Margarynę podgrzać do miękkości, żeby nie była płynna. Wymieszać drożdże, cukier i mleko. Do miski wsypać mąkę i sól. Dodać jaja, rozczyn drożdży i margarynę. Wymieszać wszystko łyżką do połączenia składników na miękkie i gładkie ciasto. Przykryć i wstawić na 1 godzinę do lodówki.
Po tym czasie ciasto powinno wyrosnąć. Rozwałkować na 4 placki i pokroić jak pizzę. W szerszym miejscu położyć łyżeczkę nadzienia i zrolować do środka tak aby w środku nie było powietrza. Uformować rogalik. Położyć na blachę wyłożoną papierem zostawiając pomiędzy rogalikami miejsce na wyrośnięcie. Posmarować jajkiem lub mlekiem.

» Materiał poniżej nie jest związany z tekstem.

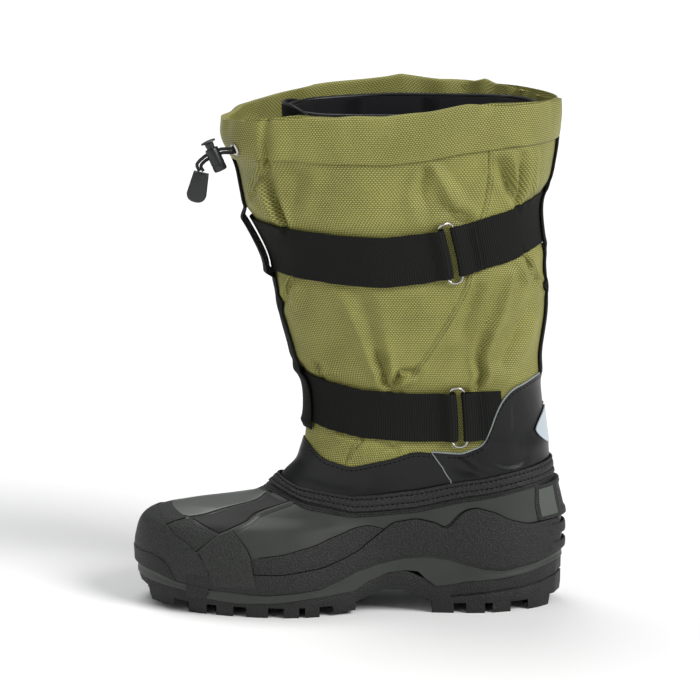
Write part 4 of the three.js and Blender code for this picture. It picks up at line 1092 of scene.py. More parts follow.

Piec około 15 minut w temperaturze 200 stopni Celsjusza.
My wałkujemy ciasto etapami. Wyjmujemy 1/4 z miski i jak rogaliki są na blaszce wałkujemy kolejną część.

Lukier: 3 łyżki cukru pudru i 1 łyżeczka mleka. Wymieszać i polukrować. Jak chcemy różowy lukier to zamiast mleka dajemy łyżeczkę soku malinowego.